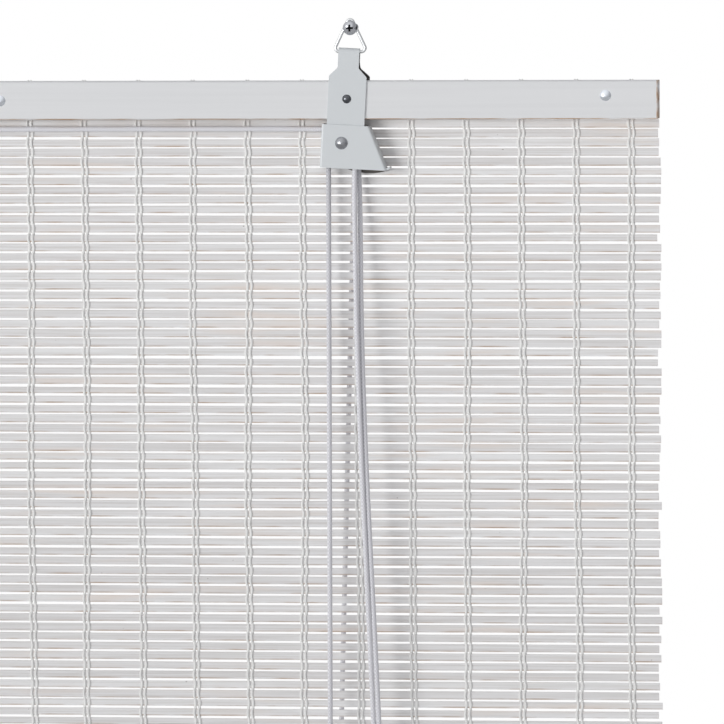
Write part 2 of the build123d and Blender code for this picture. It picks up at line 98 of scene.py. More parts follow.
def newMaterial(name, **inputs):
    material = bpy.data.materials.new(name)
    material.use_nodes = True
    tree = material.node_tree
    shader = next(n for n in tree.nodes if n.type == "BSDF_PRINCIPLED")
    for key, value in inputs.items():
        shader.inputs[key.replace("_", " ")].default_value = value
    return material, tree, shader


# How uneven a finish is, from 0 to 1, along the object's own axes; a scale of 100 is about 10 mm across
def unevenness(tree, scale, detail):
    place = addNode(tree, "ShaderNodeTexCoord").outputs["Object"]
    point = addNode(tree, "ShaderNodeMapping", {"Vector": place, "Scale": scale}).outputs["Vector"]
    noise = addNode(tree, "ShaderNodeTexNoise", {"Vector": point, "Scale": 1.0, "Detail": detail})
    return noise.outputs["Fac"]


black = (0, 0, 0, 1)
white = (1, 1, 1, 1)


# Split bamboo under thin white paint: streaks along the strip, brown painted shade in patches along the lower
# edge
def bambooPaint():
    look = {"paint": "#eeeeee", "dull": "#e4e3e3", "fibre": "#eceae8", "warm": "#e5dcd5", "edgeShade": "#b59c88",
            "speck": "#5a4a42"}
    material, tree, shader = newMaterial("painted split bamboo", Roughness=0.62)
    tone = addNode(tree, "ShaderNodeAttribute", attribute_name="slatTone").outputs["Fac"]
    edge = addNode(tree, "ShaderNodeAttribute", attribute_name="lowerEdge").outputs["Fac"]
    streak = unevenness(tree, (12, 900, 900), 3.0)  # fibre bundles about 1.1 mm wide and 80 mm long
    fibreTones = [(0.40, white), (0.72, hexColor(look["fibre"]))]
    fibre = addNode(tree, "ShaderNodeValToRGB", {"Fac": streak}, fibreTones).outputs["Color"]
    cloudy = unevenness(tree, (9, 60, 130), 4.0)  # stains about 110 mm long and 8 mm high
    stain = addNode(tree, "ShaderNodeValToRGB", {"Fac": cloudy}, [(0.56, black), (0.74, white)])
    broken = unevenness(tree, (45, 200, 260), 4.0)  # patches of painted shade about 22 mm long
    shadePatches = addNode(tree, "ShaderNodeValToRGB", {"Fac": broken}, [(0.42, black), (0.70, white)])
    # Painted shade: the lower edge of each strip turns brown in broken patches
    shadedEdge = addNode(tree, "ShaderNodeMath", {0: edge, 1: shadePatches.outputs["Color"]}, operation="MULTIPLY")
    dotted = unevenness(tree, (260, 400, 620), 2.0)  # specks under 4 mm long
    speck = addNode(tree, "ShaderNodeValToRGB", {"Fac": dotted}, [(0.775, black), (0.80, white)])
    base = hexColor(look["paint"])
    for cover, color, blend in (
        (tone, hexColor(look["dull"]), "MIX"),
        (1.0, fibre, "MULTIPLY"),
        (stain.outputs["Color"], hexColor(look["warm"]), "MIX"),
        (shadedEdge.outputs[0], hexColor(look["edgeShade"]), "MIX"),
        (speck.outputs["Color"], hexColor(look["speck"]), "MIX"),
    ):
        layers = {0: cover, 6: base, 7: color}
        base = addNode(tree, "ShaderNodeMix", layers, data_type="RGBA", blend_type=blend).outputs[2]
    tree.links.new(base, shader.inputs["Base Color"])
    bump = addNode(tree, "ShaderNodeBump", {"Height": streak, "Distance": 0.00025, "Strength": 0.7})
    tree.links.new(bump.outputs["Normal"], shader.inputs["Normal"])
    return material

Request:
Extract the full listing and reproduce each line exactly.

Answer to the exercise:
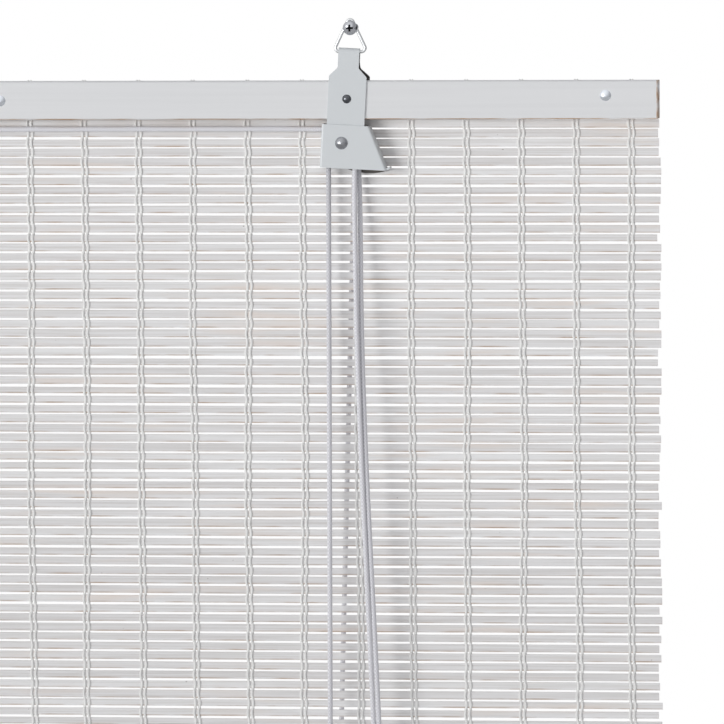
Write part 2 of the build123d and Blender code for this picture. It picks up at line 98 of scene.py. More parts follow.
def newMaterial(name, **inputs):
    material = bpy.data.materials.new(name)
    material.use_nodes = True
    tree = material.node_tree
    shader = next(n for n in tree.nodes if n.type == "BSDF_PRINCIPLED")
    for key, value in inputs.items():
        shader.inputs[key.replace("_", " ")].default_value = value
    return material, tree, shader


# How uneven a finish is, from 0 to 1, along the object's own axes; a scale of 100 is about 10 mm across
def unevenness(tree, scale, detail):
    place = addNode(tree, "ShaderNodeTexCoord").outputs["Object"]
    point = addNode(tree, "ShaderNodeMapping", {"Vector": place, "Scale": scale}).outputs["Vector"]
    noise = addNode(tree, "ShaderNodeTexNoise", {"Vector": point, "Scale": 1.0, "Detail": detail})
    return noise.outputs["Fac"]


black = (0, 0, 0, 1)
white = (1, 1, 1, 1)


# Split bamboo under thin white paint: streaks along the strip, brown painted shade in patches along the lower
# edge
def bambooPaint():
    look = {"paint": "#eeeeee", "dull": "#e4e3e3", "fibre": "#eceae8", "warm": "#e5dcd5", "edgeShade": "#b59c88",
            "speck": "#5a4a42"}
    material, tree, shader = newMaterial("painted split bamboo", Roughness=0.62)
    tone = addNode(tree, "ShaderNodeAttribute", attribute_name="slatTone").outputs["Fac"]
    edge = addNode(tree, "ShaderNodeAttribute", attribute_name="lowerEdge").outputs["Fac"]
    streak = unevenness(tree, (12, 900, 900), 3.0)  # fibre bundles about 1.1 mm wide and 80 mm long
    fibreTones = [(0.40, white), (0.72, hexColor(look["fibre"]))]
    fibre = addNode(tree, "ShaderNodeValToRGB", {"Fac": streak}, fibreTones).outputs["Color"]
    cloudy = unevenness(tree, (9, 60, 130), 4.0)  # stains about 110 mm long and 8 mm high
    stain = addNode(tree, "ShaderNodeValToRGB", {"Fac": cloudy}, [(0.56, black), (0.74, white)])
    broken = unevenness(tree, (45, 200, 260), 4.0)  # patches of painted shade about 22 mm long
    shadePatches = addNode(tree, "ShaderNodeValToRGB", {"Fac": broken}, [(0.42, black), (0.70, white)])
    # Painted shade: the lower edge of each strip turns brown in broken patches
    shadedEdge = addNode(tree, "ShaderNodeMath", {0: edge, 1: shadePatches.outputs["Color"]}, operation="MULTIPLY")
    dotted = unevenness(tree, (260, 400, 620), 2.0)  # specks under 4 mm long
    speck = addNode(tree, "ShaderNodeValToRGB", {"Fac": dotted}, [(0.775, black), (0.80, white)])
    base = hexColor(look["paint"])
    for cover, color, blend in (
        (tone, hexColor(look["dull"]), "MIX"),
        (1.0, fibre, "MULTIPLY"),
        (stain.outputs["Color"], hexColor(look["warm"]), "MIX"),
        (shadedEdge.outputs[0], hexColor(look["edgeShade"]), "MIX"),
        (speck.outputs["Color"], hexColor(look["speck"]), "MIX"),
    ):
        layers = {0: cover, 6: base, 7: color}
        base = addNode(tree, "ShaderNodeMix", layers, data_type="RGBA", blend_type=blend).outputs[2]
    tree.links.new(base, shader.inputs["Base Color"])
    bump = addNode(tree, "ShaderNodeBump", {"Height": streak, "Distance": 0.00025, "Strength": 0.7})
    tree.links.new(bump.outputs["Normal"], shader.inputs["Normal"])
    return material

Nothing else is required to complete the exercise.